The downpipe from his (house) roof has been removed so the rain just spills onto the roof of the shed.
The water then runs down a roof corrugation, and then cascades into my garden, creating a big wet 'sink hole', destroying my garden and potentially drowning the fence post foundations. 
Does anyone know the rules? Is it his responsibility to get rid of his own rain water safely? 
Or should I just adopt the unfriendly approach and redirect it back to his property (somehow)? 
He hasn't been very approachable in the past, so I'd like to go in armed with the rules, rather than a "friendly request". I've tried friendly. Didn't work.

----------


## r3nov8or

He needs to manage his own storm water within his own property. Some small sheds don't have effective gutters - they are just end capping for the roof sheets - but that his shed now takes water collected from his residential roof is the issue, and needs to be managed.  
Was he really so short on space that the downpipe had to go? It's like 90mm!

----------


## InsaneAsylum

take photos and contact your local council. I had a problem with a neighbour collecting rain water into 44 gallon plastic drums from his "several sheds" in the backyard (god knows why one needs so many sheds). trouble is he wasn't emptying them and we got heaps of rainfall a few years ago which ended up causing flash flooding to my garage and house. i took photos and spoke to the council who inspected both properties. i'm not sure what they said to him but he now has 1 big shed with stormwater that ends up where it should ie. the gutter at the front of the block!

----------


## Bloss

First raise it directly with the neighbour.  Council will tell you it dod so before they take any action. Firm but friendly at first - as r3nov8or said all stormwater must be managed and retained within property boundaries - generally this means keeping any water & runoff in stormwater pipes and drains heading to a street gutter. But he might be oblivious to the impact of what his actions have caused so speak to him first - and offer to show him on the next rainy day . . .

----------


## METRIX

Speak to your neighbor, first, I had a similar issue with a terrace I bought in the inner city, there was 4 terraces guttering all connected together, then outputting via 1 x 100mm down pipe located over my house.
Needless to say this was inadequate, and water had been overflowing from this for years, this ended up attracting termites because of the constant wet subfloor. 
The rules were to notify the neighbors in writing with my intentions to replace my gutter and in doing so block off the neighbors gutters either side, the rules requiring them to dispose of storm water collected on their property. 
I was to give them 4 week notice, needless to say only 1 neighbour bothered to act on this, so I had the gutters replaced, the weird thing is, one of the terrace houses was owned by a real estate agent and was leased out, she got my letter but didn't bother to  have her guttering repaired, I thought at the time, how would these people go managing a rental property for you, when they cant even have a simple down pipe added to their own pace.

----------


## Oldsaltoz

You need permission to build up to the boundary and a signed statement from the neighbour to do so.

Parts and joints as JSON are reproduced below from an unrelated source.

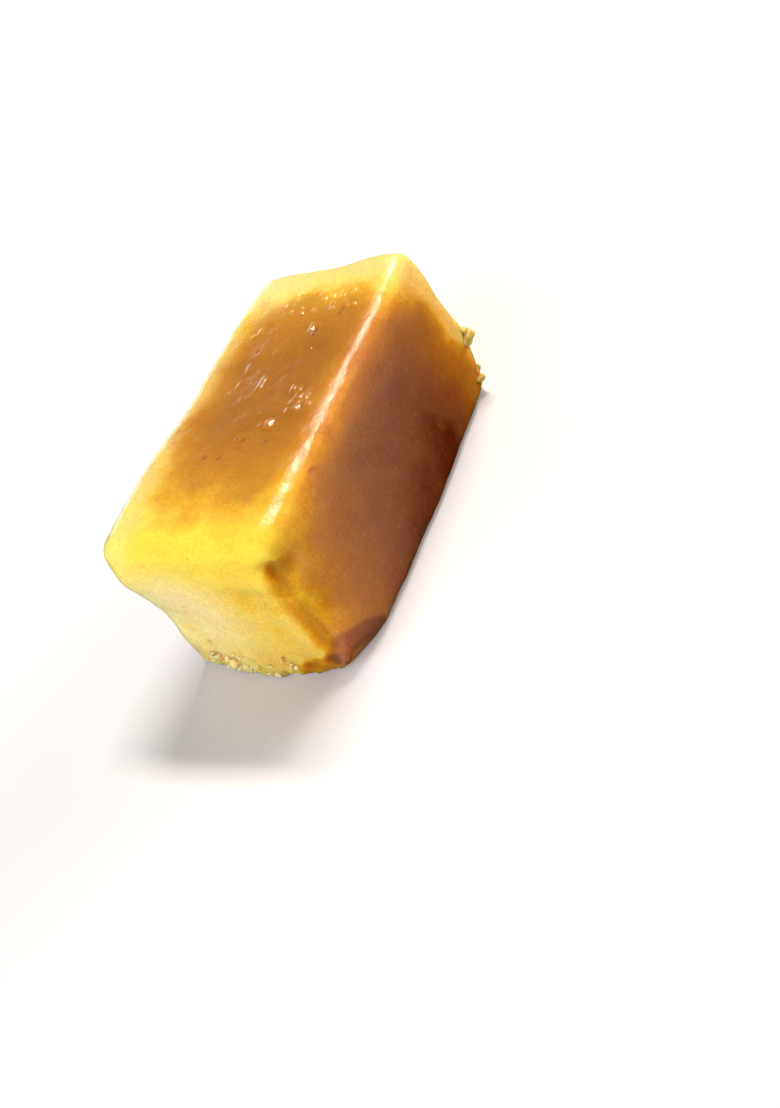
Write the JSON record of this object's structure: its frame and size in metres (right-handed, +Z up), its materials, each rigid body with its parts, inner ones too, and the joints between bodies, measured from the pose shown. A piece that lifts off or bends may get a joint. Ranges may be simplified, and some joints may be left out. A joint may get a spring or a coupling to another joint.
{
  "type": "mysore pak",
  "caption": "Oblong piece of mysore pak, a dense gram-flour and ghee fudge, knife-cut with soft rounded edges, a dented corner and a flat base.",
  "frame": {"origin": "bottom centre of the whole piece, on the face it rests on", "axes": "+Z up, away from the flat base; +Y along the length, away from the near end, which has the dented corner; +X across, towards the side face of that corner"},
  "size_m": [0.0298, 0.0538, 0.0254],
  "materials": {
    "fudge": "dense ghee-rich fudge, golden brown in the middle of the cut faces and yellow towards both ends, with a thin oily sheen"
  },
  "bodies": {
    "root": {"pak_piece": "fudge"}
  },
  "joints": []
}
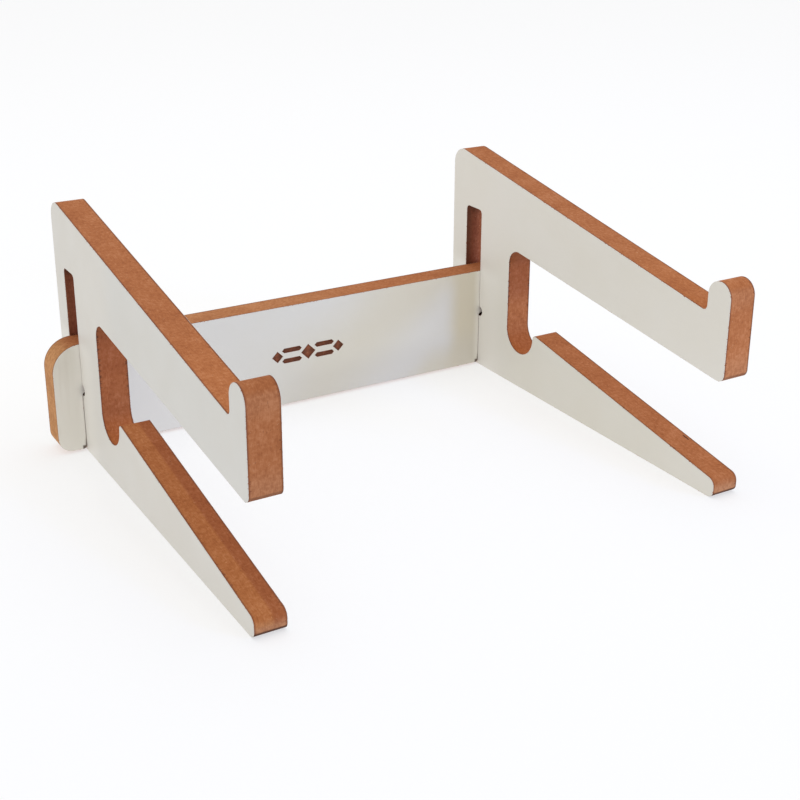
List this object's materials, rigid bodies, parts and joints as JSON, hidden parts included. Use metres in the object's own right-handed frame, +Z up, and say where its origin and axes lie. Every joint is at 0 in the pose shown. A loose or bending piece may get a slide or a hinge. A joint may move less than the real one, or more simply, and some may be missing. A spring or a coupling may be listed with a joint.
{
  "type": "laptop stand",
  "caption": "Flat-pack laptop stand: slotted side boards with a sloping rest and a lip, joined by a cross-lapped crossbar that lifts out.",
  "frame": {"origin": "on the table, under the middle of the stand's overall width and depth", "axes": "+X to the right as the user faces the stand, +Y to the back, +Z up"},
  "size_m": [0.342, 0.279, 0.152],
  "materials": {
    "melamine": "satin warm white melamine paper with a very fine grain",
    "fibreboard": "bare cut edge of dense orange-brown fibreboard, sealed, dull"
  },
  "bodies": {
    "left_side": {"left_side_core": "fibreboard", "left_side_outer_facing": "melamine", "left_side_inner_facing": "melamine"},
    "crossbar": {"crossbar_core": "fibreboard", "crossbar_front_facing": "melamine", "crossbar_back_facing": "melamine"},
    "right_side": {"right_side_core": "fibreboard", "right_side_outer_facing": "melamine", "right_side_inner_facing": "melamine"}
  },
  "joints": [
    {"name": "crossbar_lift", "type": "slide", "parent": "left_side", "child": "crossbar", "axis": [0, 0, 1], "range_m": [0, 0.0415]},
    {"name": "right_side_release", "type": "slide", "parent": "crossbar", "child": "right_side", "axis": [0, 0, -1], "range_m": [0, 0.0415]}
  ],
  "couplings": [
    {"joint": "right_side_release", "follows": "crossbar_lift", "ratio": 1}
  ]
}
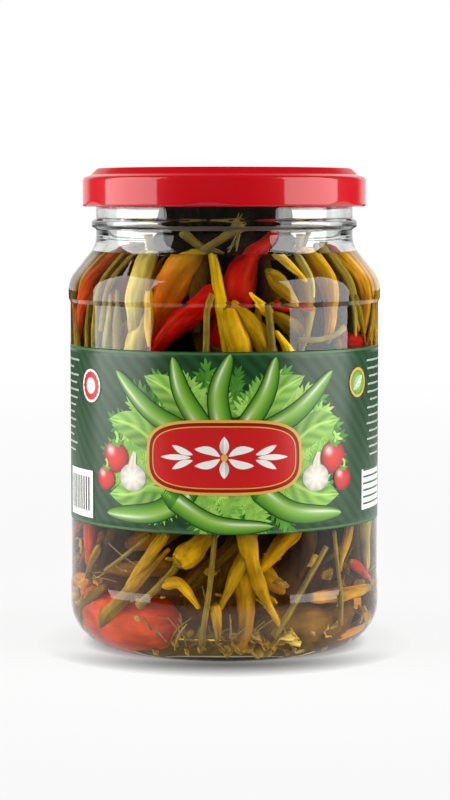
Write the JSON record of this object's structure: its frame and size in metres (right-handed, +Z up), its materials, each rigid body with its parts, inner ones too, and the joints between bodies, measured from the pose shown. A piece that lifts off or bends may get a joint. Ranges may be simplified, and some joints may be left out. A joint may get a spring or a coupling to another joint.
{
  "type": "jar of pickled peppers",
  "caption": "Clear glass jar of mixed pickled chilli peppers in brine, with a red metal twist-off lid and a green wrap-round paper label.",
  "frame": {"origin": "middle of the underside, on the plane that the jar stands on", "axes": "+Z up through the lid; the front of the label faces -Y; +X to the right of the label"},
  "size_m": [0.094, 0.094, 0.1436],
  "materials": {
    "glass": "clear polished glass",
    "red_enamel": "gloss enamel over tinplate",
    "sealing_compound": "soft matte compound",
    "label_paper": "coated printed paper",
    "brine": "clear tinted liquid",
    "red_pepper": "wet waxy skin",
    "pale_pepper": "wet waxy skin",
    "olive_pepper": "wet waxy skin",
    "orange_pepper": "wet waxy skin",
    "yellow_pepper": "wet waxy skin",
    "dark_pepper": "wet waxy skin"
  },
  "bodies": {
    "root": {"jar": "glass", "lid": "red_enamel", "sealing_compound": "sealing_compound", "label": "label_paper", "brine": "brine", "pepper_red_left": "red_pepper", "pepper_pale_left": "pale_pepper", "pepper_stem_left": "olive_pepper", "pepper_orange_left": "orange_pepper", "pepper_yellow_front": "yellow_pepper", "pepper_red_long": "red_pepper", "pepper_orange_right": "orange_pepper", "pepper_olive_right": "olive_pepper", "pepper_red_far_right": "red_pepper", "pepper_yellow_back_right": "yellow_pepper", "pepper_orange_back": "orange_pepper", "pepper_green_back_left": "olive_pepper", "pepper_yellow_far_left": "yellow_pepper", "pepper_dark_left": "dark_pepper", "pepper_dark_back_left": "dark_pepper", "pepper_dark_back": "dark_pepper", "pepper_dark_back_right": "dark_pepper", "pepper_dark_right": "dark_pepper", "pepper_dark_inner_left": "dark_pepper", "pepper_dark_inner_right": "dark_pepper"}
  },
  "joints": []
}
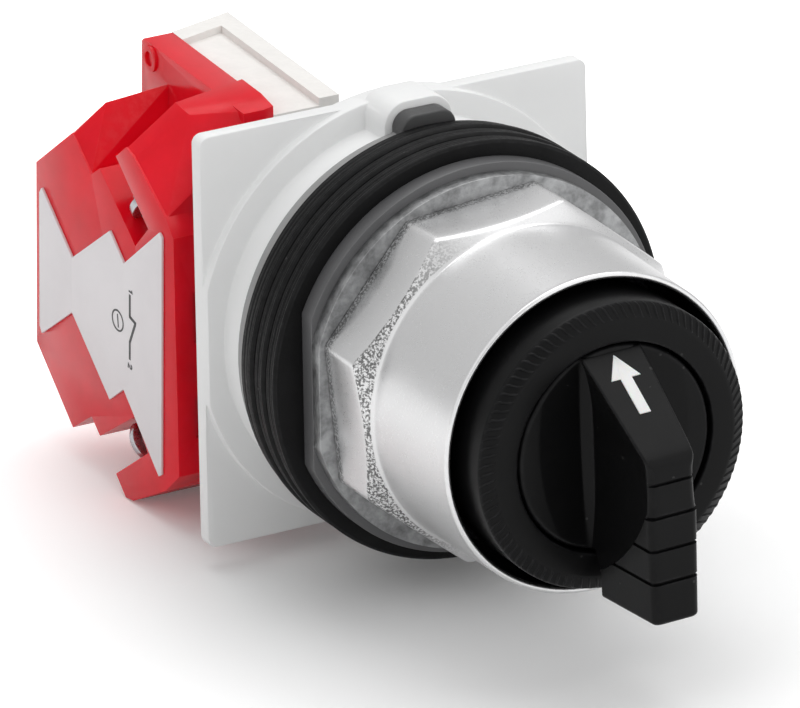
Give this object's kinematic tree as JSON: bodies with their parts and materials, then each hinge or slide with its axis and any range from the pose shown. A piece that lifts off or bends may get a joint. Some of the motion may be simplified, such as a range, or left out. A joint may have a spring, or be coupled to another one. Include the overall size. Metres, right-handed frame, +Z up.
{
  "type": "rotary selector switch",
  "caption": "Panel selector switch: black lever knob, chrome ring nut, gaskets on a square translucent plate, with a red contact block behind one side.",
  "frame": {"origin": "on the switch axis, in the front face of the translucent mounting plate", "axes": "+X to the right seen from the front, +Y along the switch axis to the rear, +Z up; the lever points to -Y"},
  "size_m": [0.0446, 0.0962, 0.0486],
  "materials": {
    "milky_nylon": "translucent satin",
    "grey_polymer": "satin",
    "black_rubber": "matt",
    "dark_steel": "satin",
    "bright_chrome": "polished",
    "rough_zinc": "cast",
    "steel": "machined",
    "black_plastic": "semi gloss",
    "white_plastic": "satin",
    "cam_polymer": "satin",
    "brass": "satin",
    "red_clear_plastic": "translucent gloss",
    "clear_plastic": "translucent gloss",
    "label_film": "satin"
  },
  "bodies": {
    "operator": {"mounting_plate": "milky_nylon", "locating_ring": "grey_polymer", "gasket_1": "black_rubber", "gasket_2": "black_rubber", "gasket_3": "black_rubber", "gasket_4": "black_rubber", "gasket_5": "black_rubber", "gasket_6": "black_rubber", "thrust_washer": "dark_steel", "trim_washer": "rough_zinc", "ring_nut": "bright_chrome", "operator_body": "rough_zinc", "rear_cover": "rough_zinc", "cover_screw_1": "steel", "cover_screw_2": "steel", "cover_screw_3": "steel", "cover_screw_4": "steel", "bezel_ring": "black_plastic", "shaft_seal": "black_rubber", "detent_carrier": "brass", "detent_ball_1": "steel", "detent_ball_2": "steel", "detent_spring_1": "steel", "detent_spring_2": "steel", "red_housing": "red_clear_plastic", "clear_housing": "clear_plastic", "label_plate": "label_film", "return_spring": "steel", "fixed_contact_upper": "brass", "fixed_contact_lower": "brass", "terminal_screw_upper": "steel", "terminal_screw_lower": "steel", "wire_clamp_upper": "steel", "wire_clamp_lower": "steel", "block_screw_upper": "steel", "block_screw_lower": "steel"},
    "selector": {"knob": "black_plastic", "arrow_insert": "white_plastic", "spindle": "steel", "retaining_clip": "steel", "cam": "cam_polymer", "cam_screw": "steel"},
    "left_pusher": {"pusher_left": "white_plastic"},
    "right_pusher": {"pusher_right": "white_plastic"},
    "contact_slide": {"plunger": "white_plastic", "contact_bridge": "brass"}
  },
  "joints": [
    {"name": "selector_turn", "type": "hinge", "parent": "operator", "child": "selector", "pos_m": [0, 0, 0], "axis": [0, -1, 0], "range_deg": [-45, 45]},
    {"name": "left_pusher_slide", "type": "slide", "parent": "operator", "child": "left_pusher", "axis": [0, 1, 0], "range_m": [-0.0015, 0.0015]},
    {"name": "right_pusher_slide", "type": "slide", "parent": "operator", "child": "right_pusher", "axis": [0, 1, 0], "range_m": [-0.0015, 0.0015]},
    {"name": "contact_slide_move", "type": "slide", "parent": "operator", "child": "contact_slide", "axis": [0, 1, 0], "range_m": [-0.0015, 0.0015]}
  ],
  "couplings": [
    {"joint": "left_pusher_slide", "follows": "selector_turn", "m_per_rad": 0.0019},
    {"joint": "right_pusher_slide", "follows": "selector_turn", "m_per_rad": -0.0019},
    {"joint": "contact_slide_move", "follows": "selector_turn", "m_per_rad": 0.0019}
  ]
}
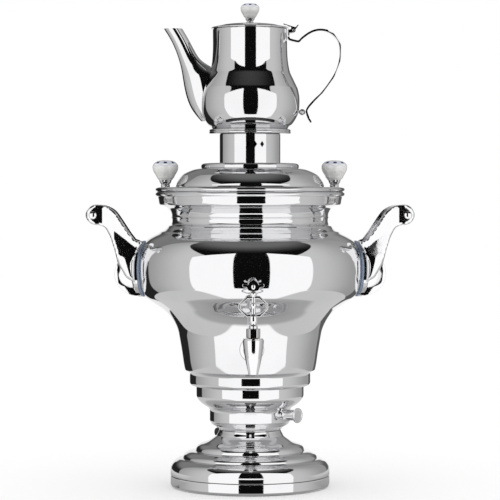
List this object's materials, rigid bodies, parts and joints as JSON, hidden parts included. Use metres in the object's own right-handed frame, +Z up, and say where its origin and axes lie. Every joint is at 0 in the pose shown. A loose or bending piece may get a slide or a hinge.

If you have not signed up for this it's not legal.

----------


## Marc

I had a similar problem with a guy who lived next door. Flush flooding my shed regularly from downpipes not connected to storm water. His garage driveway was also connected illegally to my stormwater with a pipe under the fence.  I called the council who sent an imbecile who told the neighbour that I had the right to concrete the driveway connection (something I never said) and the neighbour decided that slashing my car's tyres and spreading super glue on the paintwork was the correct response, just like he used to do in Palestine. 
10 years later and different people live there yet the gutters are still connected illegally only this time to the sewer. The council is a useless entity created to give a group of people a good lifestyle at our expense, and to collect money from the easy targets and leave everything that is hard alone to sort itself out.

----------


## Bloss

All about attitude and good neighbours - so start there first. If you start off being all about what's 'legal' rather than simply 'doing the right thing' or if you approach it in anger you will likely get a negative reaction. If you start by assuming a reasonable person is your neighbour you have  abetter chance of getting it resolved fast rather than escalate to a full blown dispute. My dear old Mum used to say 'if you get angry you lose, even if your are in the right" - I took that to mean that if you show your anger (as we are often entitled to feel anger, it's just rare to be a good thing to display it!). Of course some people are not open to reasonableness, but deal with that if that's the response not by assuming a 'blame' attitude form the start. Keep in mind the main result you want - stopping the water getting into your place.

----------


## davegol

Thanks for the suggestions guys.
The last incident involved me politely requesting him to not throw the branches that he cut down from his trees over the fence into my backyard just because he couldn't be bothered getting rid of them himself.
Sigh ... I will try again with the neighbor. 
I agree with you Marc re councils. Never once had any success with them. I think their only KPI is to see how many residents they can bring to tears.

----------


## Bros

> You need permission to build up to the boundary and a signed statement from the neighbour to do so. If you have not signed up for this it's not legal.

  Not entirely correct as I built a shed on the boundary without neighbor permission but the catch was it was a fireproof wall and the stormwater diverted back on to my property. My other neighbor wanted to build a normal tin shed on the boundary and he had to see me for permission.

----------


## Bloss

> I agree with you Marc re councils. Never once had any success with them. I think their only KPI is to see how many residents they can bring to tears.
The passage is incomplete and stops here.